Because of this, Plaintiff renews her motion for attorney’s fees and sanctions, specifically requesting that the Court (1) impose sanctions on Defendant for continued non-compliance with the settlement agreement and the Court’s February 2026 Order; (2) award reasonable attorney’s fees and costs; (3) impose a daily fine for each day of continued non-compliance; and (3) compel compliance with all non-monetary terms of the settlement agreement and the requirements imposed in the Court’s February 2026 order.
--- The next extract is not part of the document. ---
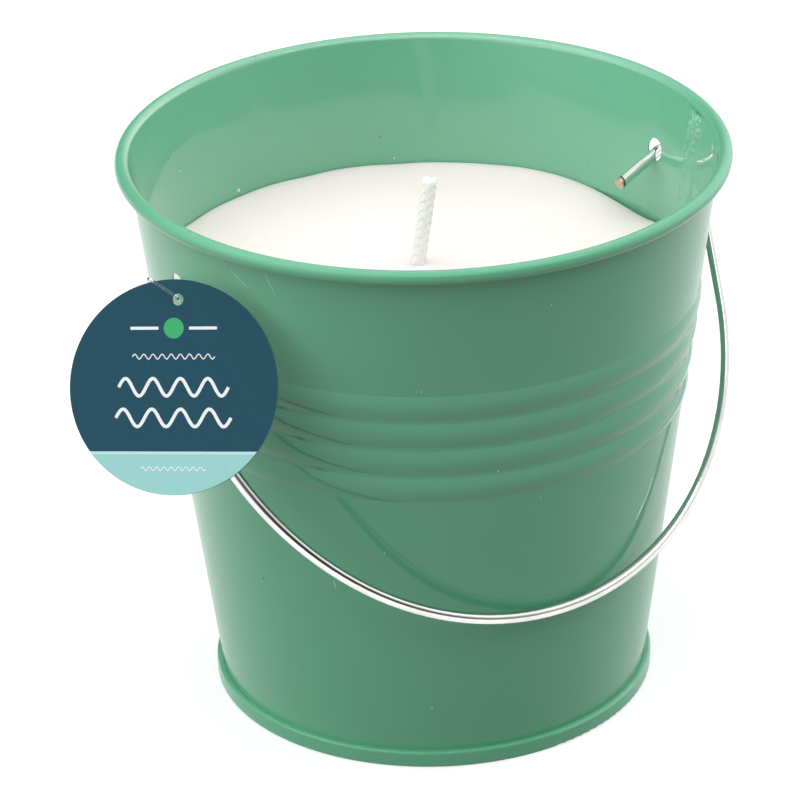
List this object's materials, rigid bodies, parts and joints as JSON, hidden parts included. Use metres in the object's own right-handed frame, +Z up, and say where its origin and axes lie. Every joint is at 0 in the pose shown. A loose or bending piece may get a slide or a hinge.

See id. at 3. In its Response, Defendant concedes that although the settlement agreement did not include a timeframe for compliance, the Court ordered compliance with its non-monetary terms by February 27, 2026. See ECF No. [168] at ¶1. Defendant also explains that it executed the Affidavit of Separation on March 19, 2026 and sent it to “F[lorida] D[epartment of] L[aw] E[nforcement].” See id. at ¶2. With respect to the IA Investigation, Defendant contends it is not part of Plaintiff’s personnel file and that on March 21, 2026, Defendant executed a letter verifying its efforts in reviewing Plaintiff’s file and confirming it contains neither the IA investigation nor
reference to it. See id. at ¶ 3. Further, Defendant indicates that it sent Plaintiff and her counsel a copy of both the Affidavit of Separation and letter regarding the IA Investigation on March 27, 2026. See id; see also ECF No. [168-1]. Conceding its delay, Defendant asserts that it was simply due to the administrative review process, was not the result of malicious intent, and Plaintiff has not been prejudiced. See id. at ¶¶2-3. Defendant alternatively requests a 30-day extension, nunc pro tunc, as it relates to providing verification regarding compliance with the non-monetary terms of the settlement agreement. See id. at ¶5. II. LEGAL STANDARDS Federal courts have the inherent power to control the proceedings and conduct of the parties. See In re Mroz, 65 F.3d 1567, 1574-75 (11th Cir. 1995) (citing Chambers v. NASCO, Inc., 501 U.S. 32 (1991)). This power is multi-faceted and includes the power to “impose silence, respect, and decorum, in their presence, and submission to their lawful mandates.” See Chambers, 501 U.S. at 43 (citations omitted). The power to punish for contempt is inherent in all courts and
it “reaches both conduct before the court and beyond its confines” and the underlying concern giving rise to the contempt power was disobedience of judicial orders regardless of whether such disobedience interfered with conducting trial. See id; see also Young v. U.S. ex rel. Vuitton et Fils S.A., 481 U.S. 787, 798 (1987).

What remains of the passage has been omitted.